During the outage window:

  • customers intermittently failed to log in

  • mobile and web platforms experienced disruptions

  • transactions and statements became temporarily unavailable

  • card management and payment operations were affected

Support representatives also faced issues while:

  • looking up customer information

  • accessing support portals

  • performing account operations

Architecture Overview

The platform architecture relied on multiple microservices communicating with dedicated PostgreSQL databases.

When database connectivity became unavailable:

  • application pods started failing

  • connection pools timed out

  • downstream APIs became unstable

Investigation and Troubleshooting

During investigation, the operations team observed:

  • Hikari connection pool timeout errors

  • persistence layer failures

  • microservice restart loops

  • intermittent database availability

Several impacted application pods were restarted to stabilize services.

Application Failure Analysis

Application logs showed increasing database connection failures and timeout errors.

Database Outage Observations

During the incident, multiple PostgreSQL instances became temporarily unavailable.

The affected databases included:

  • authentication databases

  • notification databases

  • email service databases

  • loyalty service databases

  • payment-related databases

Several database instances automatically recovered after short downtime intervals.

Root Cause Analysis

After investigation with the cloud provider support team, the actual root cause was identified.

The issue was caused by:

  • maintenance activity on managed PostgreSQL infrastructure

  • temporary database connectivity interruption during the maintenance window

  • cascading downstream application failures

The maintenance activity temporarily affected database availability, which caused multiple dependent services to become unstable.

Cascading Failure Illustration

Since authentication and core business services depended heavily on PostgreSQL connectivity:

  • login systems failed

  • downstream APIs timed out

  • microservices became unstable

  • customer-facing applications experienced intermittent outages

Resolution

The issue auto-resolved once the maintenance activity completed.

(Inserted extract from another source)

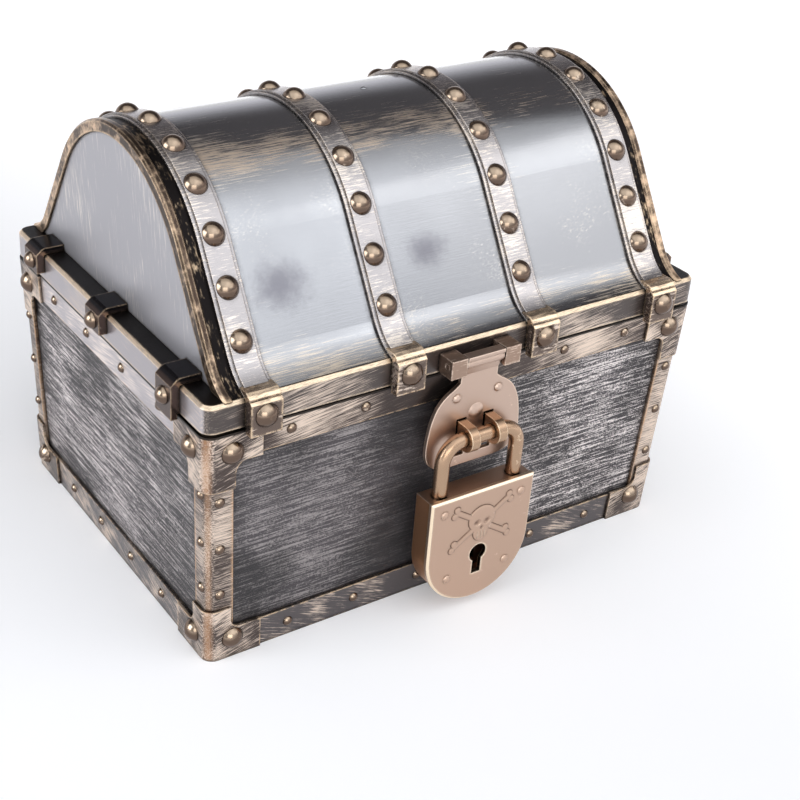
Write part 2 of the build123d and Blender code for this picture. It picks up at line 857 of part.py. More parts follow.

To stabilize services and avoid recurring failures:

  • affected application pods were restarted

  • service health was revalidated

  • monitoring checks were reviewed

  • support cases were raised with the cloud provider for RCA confirmation

Key Learnings

This incident highlighted several important operational lessons.

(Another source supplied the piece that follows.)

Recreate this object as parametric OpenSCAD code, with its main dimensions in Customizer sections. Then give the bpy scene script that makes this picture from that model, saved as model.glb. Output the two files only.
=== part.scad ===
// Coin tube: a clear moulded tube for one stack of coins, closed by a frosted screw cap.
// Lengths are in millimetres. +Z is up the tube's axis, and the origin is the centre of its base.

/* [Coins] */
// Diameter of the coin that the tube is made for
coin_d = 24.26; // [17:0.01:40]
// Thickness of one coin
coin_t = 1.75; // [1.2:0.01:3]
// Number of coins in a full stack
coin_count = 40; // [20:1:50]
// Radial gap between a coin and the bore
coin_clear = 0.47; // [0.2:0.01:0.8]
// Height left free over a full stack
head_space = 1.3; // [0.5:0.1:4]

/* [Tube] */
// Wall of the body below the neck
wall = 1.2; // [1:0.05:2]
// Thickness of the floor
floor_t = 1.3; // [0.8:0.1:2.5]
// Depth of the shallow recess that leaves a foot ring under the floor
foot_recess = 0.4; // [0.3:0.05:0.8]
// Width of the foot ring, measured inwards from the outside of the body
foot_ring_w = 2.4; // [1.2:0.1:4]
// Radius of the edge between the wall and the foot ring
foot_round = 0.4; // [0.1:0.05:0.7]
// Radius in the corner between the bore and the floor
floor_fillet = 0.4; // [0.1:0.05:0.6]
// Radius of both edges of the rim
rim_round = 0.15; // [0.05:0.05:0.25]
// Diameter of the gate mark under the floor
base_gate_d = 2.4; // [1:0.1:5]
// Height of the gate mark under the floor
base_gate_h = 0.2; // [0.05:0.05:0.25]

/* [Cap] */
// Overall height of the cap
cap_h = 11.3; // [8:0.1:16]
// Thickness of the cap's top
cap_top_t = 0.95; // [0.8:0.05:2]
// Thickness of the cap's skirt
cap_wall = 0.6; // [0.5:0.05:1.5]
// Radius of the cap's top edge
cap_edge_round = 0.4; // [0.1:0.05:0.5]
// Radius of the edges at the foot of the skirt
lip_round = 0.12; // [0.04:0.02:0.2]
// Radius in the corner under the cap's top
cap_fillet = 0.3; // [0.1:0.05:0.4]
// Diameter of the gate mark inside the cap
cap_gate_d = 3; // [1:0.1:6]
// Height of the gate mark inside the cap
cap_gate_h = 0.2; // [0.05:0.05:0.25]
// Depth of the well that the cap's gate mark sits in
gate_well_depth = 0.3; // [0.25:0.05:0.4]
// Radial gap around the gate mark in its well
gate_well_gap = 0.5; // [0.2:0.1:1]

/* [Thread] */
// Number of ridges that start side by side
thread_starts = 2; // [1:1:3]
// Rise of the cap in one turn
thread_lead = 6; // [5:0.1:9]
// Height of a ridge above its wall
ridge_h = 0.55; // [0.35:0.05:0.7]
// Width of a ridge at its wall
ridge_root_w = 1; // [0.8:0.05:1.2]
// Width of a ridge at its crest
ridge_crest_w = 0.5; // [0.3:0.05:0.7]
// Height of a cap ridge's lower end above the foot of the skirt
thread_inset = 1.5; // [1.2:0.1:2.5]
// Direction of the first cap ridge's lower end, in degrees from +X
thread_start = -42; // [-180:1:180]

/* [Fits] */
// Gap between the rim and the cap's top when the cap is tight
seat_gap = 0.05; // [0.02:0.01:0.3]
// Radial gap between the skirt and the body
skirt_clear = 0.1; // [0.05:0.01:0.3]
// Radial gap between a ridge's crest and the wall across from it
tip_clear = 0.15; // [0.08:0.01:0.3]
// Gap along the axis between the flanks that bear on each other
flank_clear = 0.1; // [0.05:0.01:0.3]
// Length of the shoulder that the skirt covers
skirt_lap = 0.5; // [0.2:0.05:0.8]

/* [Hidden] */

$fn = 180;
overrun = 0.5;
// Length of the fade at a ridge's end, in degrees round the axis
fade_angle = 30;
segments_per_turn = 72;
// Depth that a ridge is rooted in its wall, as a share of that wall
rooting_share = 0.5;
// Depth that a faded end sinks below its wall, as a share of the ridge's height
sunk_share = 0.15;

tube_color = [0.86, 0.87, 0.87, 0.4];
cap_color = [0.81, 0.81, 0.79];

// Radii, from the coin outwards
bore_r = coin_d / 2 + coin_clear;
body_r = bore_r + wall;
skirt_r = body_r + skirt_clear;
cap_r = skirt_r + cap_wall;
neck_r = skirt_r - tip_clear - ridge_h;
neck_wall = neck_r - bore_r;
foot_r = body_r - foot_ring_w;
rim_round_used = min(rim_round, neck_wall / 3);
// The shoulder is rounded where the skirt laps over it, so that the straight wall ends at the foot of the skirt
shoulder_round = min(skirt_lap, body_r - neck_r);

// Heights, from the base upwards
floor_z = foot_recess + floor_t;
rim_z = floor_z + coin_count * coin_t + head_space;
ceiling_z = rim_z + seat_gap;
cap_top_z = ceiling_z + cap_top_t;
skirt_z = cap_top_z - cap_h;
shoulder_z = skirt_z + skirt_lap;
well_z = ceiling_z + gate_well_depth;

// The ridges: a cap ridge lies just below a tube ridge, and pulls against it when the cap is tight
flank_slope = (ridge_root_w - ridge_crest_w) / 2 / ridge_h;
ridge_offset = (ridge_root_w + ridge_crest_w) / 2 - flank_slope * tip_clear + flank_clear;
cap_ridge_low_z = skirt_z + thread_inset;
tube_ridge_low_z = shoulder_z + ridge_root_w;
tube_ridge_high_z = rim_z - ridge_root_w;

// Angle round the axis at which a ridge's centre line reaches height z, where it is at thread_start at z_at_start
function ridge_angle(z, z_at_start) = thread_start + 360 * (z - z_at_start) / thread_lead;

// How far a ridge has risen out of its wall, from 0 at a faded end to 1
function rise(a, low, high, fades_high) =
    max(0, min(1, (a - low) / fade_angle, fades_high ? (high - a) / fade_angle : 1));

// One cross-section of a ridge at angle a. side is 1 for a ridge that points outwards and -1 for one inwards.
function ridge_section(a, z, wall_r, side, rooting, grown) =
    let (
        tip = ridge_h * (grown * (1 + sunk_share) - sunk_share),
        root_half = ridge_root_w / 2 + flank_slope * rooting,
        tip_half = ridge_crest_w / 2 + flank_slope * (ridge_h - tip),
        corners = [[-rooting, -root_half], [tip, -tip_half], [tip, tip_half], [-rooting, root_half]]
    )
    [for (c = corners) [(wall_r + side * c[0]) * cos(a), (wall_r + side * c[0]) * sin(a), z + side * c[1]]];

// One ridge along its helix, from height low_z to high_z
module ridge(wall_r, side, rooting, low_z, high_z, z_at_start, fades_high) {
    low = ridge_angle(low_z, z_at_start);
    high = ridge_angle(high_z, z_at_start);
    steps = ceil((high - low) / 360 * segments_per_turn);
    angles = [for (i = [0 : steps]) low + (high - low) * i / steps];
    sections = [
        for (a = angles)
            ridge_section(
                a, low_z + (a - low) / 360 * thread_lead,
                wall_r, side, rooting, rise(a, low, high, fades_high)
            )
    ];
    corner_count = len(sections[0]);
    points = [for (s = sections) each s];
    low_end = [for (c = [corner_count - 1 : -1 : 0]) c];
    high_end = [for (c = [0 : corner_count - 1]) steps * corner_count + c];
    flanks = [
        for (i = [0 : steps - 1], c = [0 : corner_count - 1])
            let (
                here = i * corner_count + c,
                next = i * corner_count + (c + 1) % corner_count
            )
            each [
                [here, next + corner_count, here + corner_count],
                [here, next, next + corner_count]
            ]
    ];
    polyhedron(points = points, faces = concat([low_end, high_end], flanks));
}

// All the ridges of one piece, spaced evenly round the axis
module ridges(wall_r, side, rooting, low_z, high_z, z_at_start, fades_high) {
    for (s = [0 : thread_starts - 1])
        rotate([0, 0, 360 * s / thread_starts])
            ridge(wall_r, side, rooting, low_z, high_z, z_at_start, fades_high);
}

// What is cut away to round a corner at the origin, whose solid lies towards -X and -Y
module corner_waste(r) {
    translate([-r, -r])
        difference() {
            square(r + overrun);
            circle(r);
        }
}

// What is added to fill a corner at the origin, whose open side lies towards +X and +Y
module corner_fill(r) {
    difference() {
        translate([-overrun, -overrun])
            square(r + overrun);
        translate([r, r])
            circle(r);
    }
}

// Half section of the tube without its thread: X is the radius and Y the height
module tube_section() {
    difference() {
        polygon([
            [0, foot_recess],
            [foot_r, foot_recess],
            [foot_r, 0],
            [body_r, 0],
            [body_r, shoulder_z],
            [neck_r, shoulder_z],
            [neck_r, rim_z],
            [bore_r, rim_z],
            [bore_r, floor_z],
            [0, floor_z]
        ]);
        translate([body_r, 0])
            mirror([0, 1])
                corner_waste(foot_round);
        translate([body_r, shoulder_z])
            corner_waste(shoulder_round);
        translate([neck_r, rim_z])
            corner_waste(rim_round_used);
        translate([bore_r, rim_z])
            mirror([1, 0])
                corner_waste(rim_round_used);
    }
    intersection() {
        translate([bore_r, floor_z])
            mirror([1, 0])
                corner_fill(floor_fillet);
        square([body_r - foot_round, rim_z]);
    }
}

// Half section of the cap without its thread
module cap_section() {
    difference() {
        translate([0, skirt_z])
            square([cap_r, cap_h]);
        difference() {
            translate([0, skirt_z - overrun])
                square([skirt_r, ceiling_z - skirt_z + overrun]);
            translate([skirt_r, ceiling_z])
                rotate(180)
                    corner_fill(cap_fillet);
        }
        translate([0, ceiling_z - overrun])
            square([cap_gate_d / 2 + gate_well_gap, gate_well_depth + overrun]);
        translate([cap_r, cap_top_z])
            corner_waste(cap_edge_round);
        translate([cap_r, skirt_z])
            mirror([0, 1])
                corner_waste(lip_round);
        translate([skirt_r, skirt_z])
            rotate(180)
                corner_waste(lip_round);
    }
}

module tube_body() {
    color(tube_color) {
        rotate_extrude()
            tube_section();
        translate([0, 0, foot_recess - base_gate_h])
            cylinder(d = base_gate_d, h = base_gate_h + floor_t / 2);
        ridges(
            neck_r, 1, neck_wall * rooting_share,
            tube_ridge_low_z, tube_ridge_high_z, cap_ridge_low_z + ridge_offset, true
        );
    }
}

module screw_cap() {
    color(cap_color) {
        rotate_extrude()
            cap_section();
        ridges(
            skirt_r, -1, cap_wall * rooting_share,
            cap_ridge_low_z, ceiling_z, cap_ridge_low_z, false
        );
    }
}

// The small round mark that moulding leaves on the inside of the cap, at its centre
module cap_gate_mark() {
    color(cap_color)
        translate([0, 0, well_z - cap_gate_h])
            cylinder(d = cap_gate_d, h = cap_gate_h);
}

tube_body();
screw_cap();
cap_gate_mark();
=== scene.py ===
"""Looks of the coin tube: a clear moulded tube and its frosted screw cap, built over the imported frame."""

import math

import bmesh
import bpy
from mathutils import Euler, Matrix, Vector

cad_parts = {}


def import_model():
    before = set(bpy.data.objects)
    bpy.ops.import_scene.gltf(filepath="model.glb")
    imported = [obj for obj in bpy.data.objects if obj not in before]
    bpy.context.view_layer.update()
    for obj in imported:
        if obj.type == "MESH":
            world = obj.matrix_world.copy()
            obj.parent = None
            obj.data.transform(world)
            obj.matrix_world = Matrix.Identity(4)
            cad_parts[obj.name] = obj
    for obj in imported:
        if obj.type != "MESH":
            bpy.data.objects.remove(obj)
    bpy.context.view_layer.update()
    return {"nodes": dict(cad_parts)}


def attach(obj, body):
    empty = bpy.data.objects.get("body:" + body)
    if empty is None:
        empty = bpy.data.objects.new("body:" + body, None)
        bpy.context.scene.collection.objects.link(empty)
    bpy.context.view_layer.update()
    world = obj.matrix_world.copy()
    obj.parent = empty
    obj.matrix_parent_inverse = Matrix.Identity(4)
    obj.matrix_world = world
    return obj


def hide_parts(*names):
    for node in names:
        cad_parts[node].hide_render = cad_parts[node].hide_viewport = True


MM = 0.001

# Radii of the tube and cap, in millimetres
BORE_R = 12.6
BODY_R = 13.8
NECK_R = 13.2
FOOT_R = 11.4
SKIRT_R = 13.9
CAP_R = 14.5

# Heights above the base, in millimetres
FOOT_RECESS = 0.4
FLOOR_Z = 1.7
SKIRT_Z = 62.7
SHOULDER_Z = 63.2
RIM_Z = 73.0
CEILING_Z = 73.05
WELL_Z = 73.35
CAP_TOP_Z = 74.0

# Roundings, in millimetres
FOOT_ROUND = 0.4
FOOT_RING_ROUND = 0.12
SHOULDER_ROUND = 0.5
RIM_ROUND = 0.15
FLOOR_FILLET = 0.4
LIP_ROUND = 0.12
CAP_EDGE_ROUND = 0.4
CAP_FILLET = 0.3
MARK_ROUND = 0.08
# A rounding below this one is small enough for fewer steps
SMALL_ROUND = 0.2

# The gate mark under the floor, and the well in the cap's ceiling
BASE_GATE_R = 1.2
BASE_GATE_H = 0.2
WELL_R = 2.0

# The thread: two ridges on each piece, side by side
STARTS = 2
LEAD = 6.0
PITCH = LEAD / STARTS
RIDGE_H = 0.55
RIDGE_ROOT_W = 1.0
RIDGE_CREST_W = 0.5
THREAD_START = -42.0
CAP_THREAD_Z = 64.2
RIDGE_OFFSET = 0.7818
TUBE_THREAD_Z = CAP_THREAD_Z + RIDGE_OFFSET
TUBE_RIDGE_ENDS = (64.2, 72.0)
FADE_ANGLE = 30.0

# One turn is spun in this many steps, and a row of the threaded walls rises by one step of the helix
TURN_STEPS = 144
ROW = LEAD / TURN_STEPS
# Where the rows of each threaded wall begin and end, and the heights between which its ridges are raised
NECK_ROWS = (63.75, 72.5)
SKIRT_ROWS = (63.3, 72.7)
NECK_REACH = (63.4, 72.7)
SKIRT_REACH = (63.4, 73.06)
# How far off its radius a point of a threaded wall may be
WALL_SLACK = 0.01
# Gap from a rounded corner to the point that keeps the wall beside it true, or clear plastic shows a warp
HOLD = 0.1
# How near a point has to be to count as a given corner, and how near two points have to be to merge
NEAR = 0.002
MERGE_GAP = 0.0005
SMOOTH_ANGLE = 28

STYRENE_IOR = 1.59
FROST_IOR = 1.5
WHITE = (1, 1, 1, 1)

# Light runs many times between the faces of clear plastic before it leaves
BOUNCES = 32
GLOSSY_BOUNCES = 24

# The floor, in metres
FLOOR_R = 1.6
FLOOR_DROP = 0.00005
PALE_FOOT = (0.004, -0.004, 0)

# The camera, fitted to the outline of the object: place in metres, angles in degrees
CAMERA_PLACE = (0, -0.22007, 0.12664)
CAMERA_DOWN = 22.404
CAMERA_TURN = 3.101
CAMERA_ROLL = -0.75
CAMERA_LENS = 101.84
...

1. Managed Cloud Services Can Still Introduce Downtime

Even fully managed database platforms can experience temporary maintenance-related disruptions.

2. Database Dependencies Create Cascading Failures

A short-lived database outage can quickly impact:

  • authentication

  • APIs

  • notifications

  • transactions

  • customer-facing applications

3. Strong Observability is Critical

Monitoring tools like:

  • Grafana

  • centralized logs

  • application alerts

helped quickly identify the impacted services and narrow down the issue.

4. Connection Pool Monitoring Matters

Hikari timeout monitoring provided early indicators of database connectivity degradation.

5. Incident Coordination is Essential

Rapid coordination between:

  • application teams

  • platform teams

  • database teams

  • cloud vendors

helped accelerate troubleshooting and recovery.

Preventive Improvements

Following the incident, the team reviewed:

  • database resilience strategies

  • monitoring thresholds

  • retry handling configurations

  • failover planning

  • cloud maintenance visibility

Additional observability improvements were also discussed for better proactive detection.

Final Thoughts

Cloud-native applications are deeply dependent on managed infrastructure services, and even short infrastructure disruptions can create widespread application impact.

In this incident:

  • managed PostgreSQL maintenance activity

  • temporarily interrupted database connectivity

  • resulting in cascading failures across multiple microservices and customer-facing systems

Strong observability, rapid incident response, and coordinated troubleshooting were critical in minimizing downtime and restoring services quickly.